A boy throws stones so splashes distort
The pool; most males do, as if they confuse
Marking with marring; as if, innocent,
Inept at awe, they smash what they can’t use [ . . . ]
Note that she published her multitude of writing while raising seven children.
Poetry rates its own section in The Sewanee Review. John Poch’s “Train Wreck” caught my attention with a preface about an 1896 demonstration of a train wreck for an audience of 40,000 in Crush, Texas. In the poem, an antique swallow necklace is considered:
The thought of that pendant makes my hands nearly reckless
for balance, to become the ambidextrous
[ . . . ] Perplex us
with swallows, voracious with your reflexes,
with the crush of you in the terrible state of Texas
that like a staged train wreck (in a good way) wrecks us.
Don’t overlook essays in this volume. George Keithley’s “Sunlight on the Sea of Cortez” observes the world of migrating Pacific grey whales. Pregnant females lead the pack from the Bering Sea to the coast of Mexico. In a description only a mother whale can cotton to, we witness their eating habits:
A toothless bottom-feeder, the grey whale has a shovel-shaped lower jaw with which it scoops its food from the seabed. [ . . . ] using its tongue, it pushes silty water out through more than one hundred thin plates of baleen—whalebone that hangs from its upper jaw to form a filtering grille, [ . . . ].
Mel Livatino calls his essay “Not Waving But Drowning,” borrowing the title from Stevie Smith’s 1972 poem. Livatino’s work draws on conversations and aloneness: “While the media has become frantic, personal communication has become inert,” he writes. He ties in two major life changes, his retirement from teaching and his wife’s dementia in this emotional, cautionary piece.
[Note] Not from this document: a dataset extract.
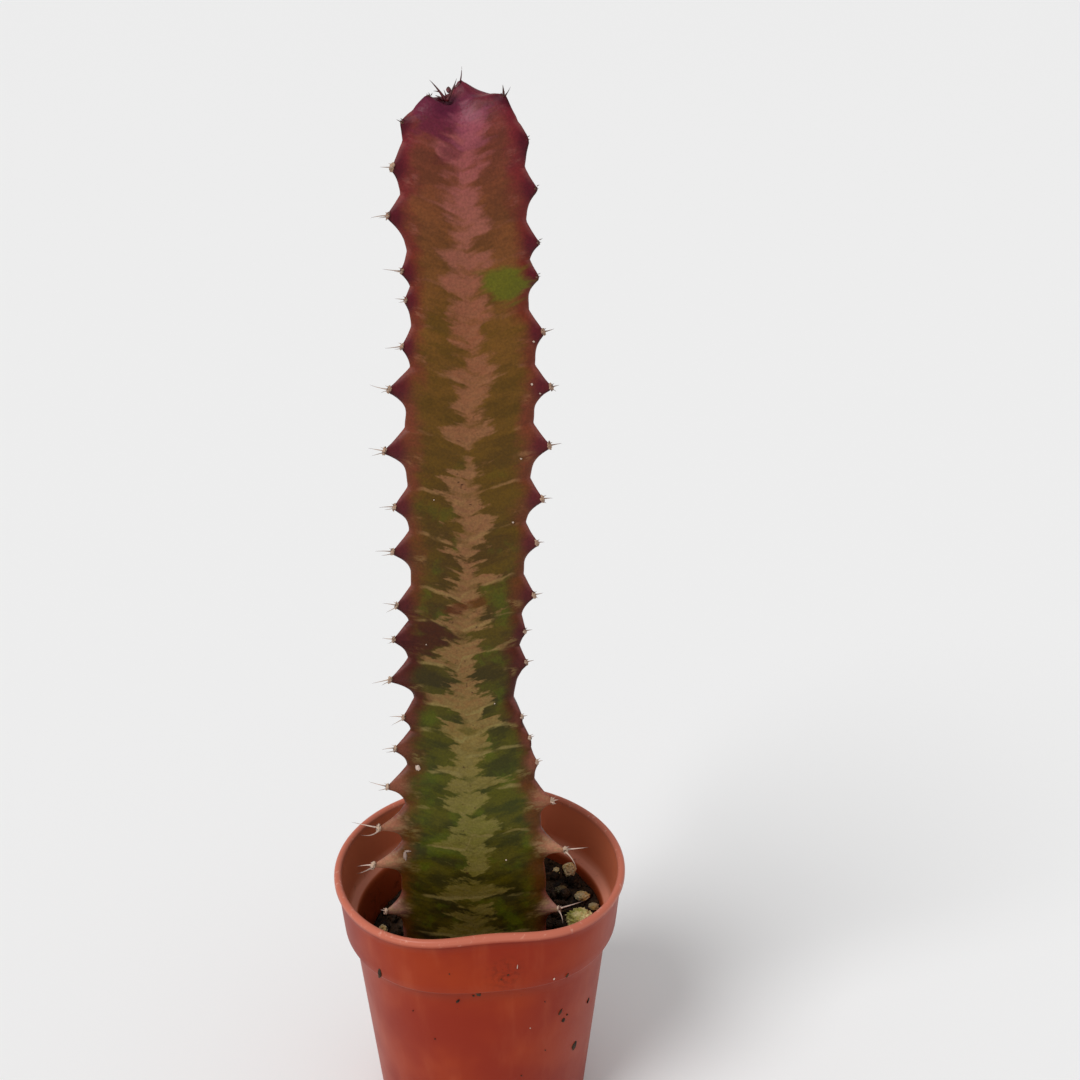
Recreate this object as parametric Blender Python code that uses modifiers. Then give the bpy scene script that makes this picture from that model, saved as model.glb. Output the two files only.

Short stories by high-volume writers Wendell Berry and Kathleen Ford are included, as are book reviews. Several sections of The Sewanee Review might benefit from larger fonts, especially the contributors’ listings. But overall the review is a significant collection of literary works featuring insightful voices that most definitely fulfill its theme of Honoring Words.